We started getting reports from grateful farmers down south whose cattle were getting fed again. We were delivering hay into seven states--over 10.5 million pounds--and not one dollar had exchanged hands. All the labor, fuel, transportation, and feed were donated.

Then one morning in September, a TV reporter came to do an update on the story. I tried to answer her questions, but my words just wouldn't come out right. "Excuse me," I said, "you'll have to talk to my husband."

After the TV crew left, I smiled at Ron. "I guess it's time."

"What's time?" he asked.

"You wondered how I'd know when I was finished. Well, all these months, God's given me the strength to do things I would've never been able to do on my own. But today I can't. I think that's his way of telling me I'm done.

Drought conditions eased and the project did wind down after that. Our phones stopped ringing, we took out the extra line, people stopped bringing hay to our farm, and I returned to my job at the grocery store. Only one blessing remained, and that was meeting some of the folks who'd been on the receiving end.

On a rainy Thanksgiving weekend--how fitting that it rained--we joined hundreds of others under a big tent outside Greenville, S.C. A choir sang, a minister led us in prayer, and a proclamation from the governor was read. "Thank you, Bonnie," people said, "we're so grateful for what you did."

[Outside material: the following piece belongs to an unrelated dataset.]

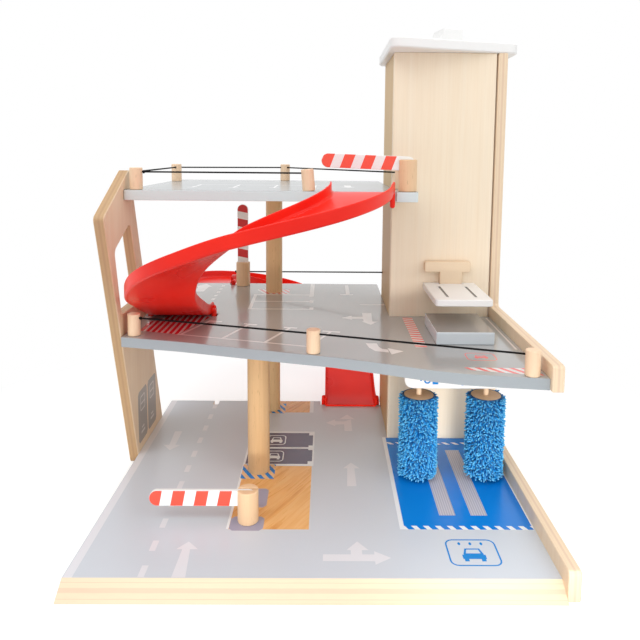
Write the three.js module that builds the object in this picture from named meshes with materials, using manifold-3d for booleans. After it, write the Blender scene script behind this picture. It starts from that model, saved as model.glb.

The real thanks belonged to the Lord, for whom I was only a reluctant servant. But he gives us what we need to do his will. That's what I learned. He gave me willingness when I was unwilling, words when I was tongue-tied, stamina when I was weak. How else would a farmwife and part-time cashier ever have been able to help start the Great Michigan Haylift?

Since this story happened in 1987, Bonnie and Ron have turned part of their acreage into a wildlife preserve. Their love of farming and of animals is as strong as ever--as is their belief in the difference one person + God can make.